For the moment, let’s ignore the rescaling, which is mainly to keep the length under control. Then we just take the vector $r_0$ and keep hitting it with the matrix (thereby powering it):

$$r_0 \rightarrow Mr_0 \rightarrow M^2 r_0 \rightarrow M^3 r_0 \rightarrow \ldots$$

Say the (orthonormal) eigenvectors of $M$ are $v_1, v_2, \ldots, v_n$, with corresponding eigenvalues $\lambda_1 \geq \lambda_2 \geq \ldots \geq \lambda_n$. Let’s write $r_0$ in terms of this eigenbasis: suppose $r_0 = \sum \alpha_i v_i$. Then recalling that $M^kv_i = \lambda^k v_i$, we get

$$M^k r_0 = \sum_i \alpha_i \lambda_i^k v_i.$$

Now suppose, for simplicity, $\lambda_1 > \lambda_2$. Moreover, since we chose $r_0$ at random, it should have about the same projection on all the basis vectors, so imagine that $\alpha_i \approx 1/\sqrt{n}$ for all $i$. Then the coefficient of the first term is approximately $\lambda_1^k/\sqrt{n}$, whereas the sum of the rest of the coefficients is at most $(n-1) \lambda_2^k/\sqrt{n} \leq \sqrt{n} \lambda_2^k$. So when $k = t \log_{(\lambda_1/\lambda_2)} n$, the coefficient of the first term is $n^{t-1}$ times the sum of the rest of the coefficients. Hence, after that many iterations, the vector $M^k r_0$ is pretty close to the top eigenvector! Observe: we used the fact that there was a gap between the top two eigenvectors, else we could not prove such a statement.

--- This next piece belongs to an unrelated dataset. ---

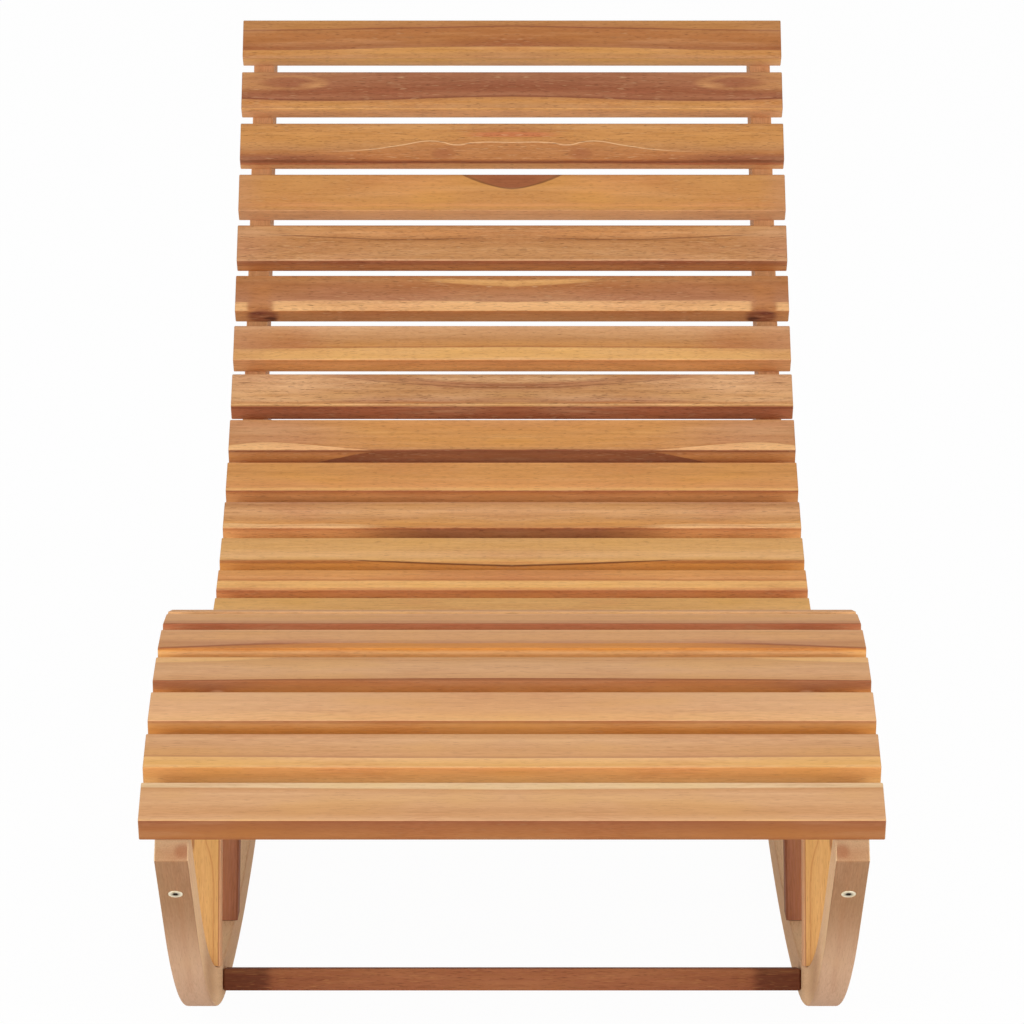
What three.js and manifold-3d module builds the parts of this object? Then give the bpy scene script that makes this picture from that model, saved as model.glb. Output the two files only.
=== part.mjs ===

Here’s a blog post by Luca Trevisan about the power method, with some more details about how to go on to the second-largest eigenvector, or the smallest ones. (Although those extensions may suffer from some numerical stability issues.) One can get out of these situations by using other methods which are better from the numerical stability perspective: these include Arnoldi iteration and Lanczos’ algorithm, that you can probably learn about in spectral graph theory courses (by, e.g., Gary, Dan Speilman, or Luca. Or check out a book on numerical analysis. E.g., I like this one by Trefethan and Bau. Or talk to a specialist in the area: Jason Howell is a professor from the Math department (who often comes to our lectures) and a bonafide specialist in numerical methods!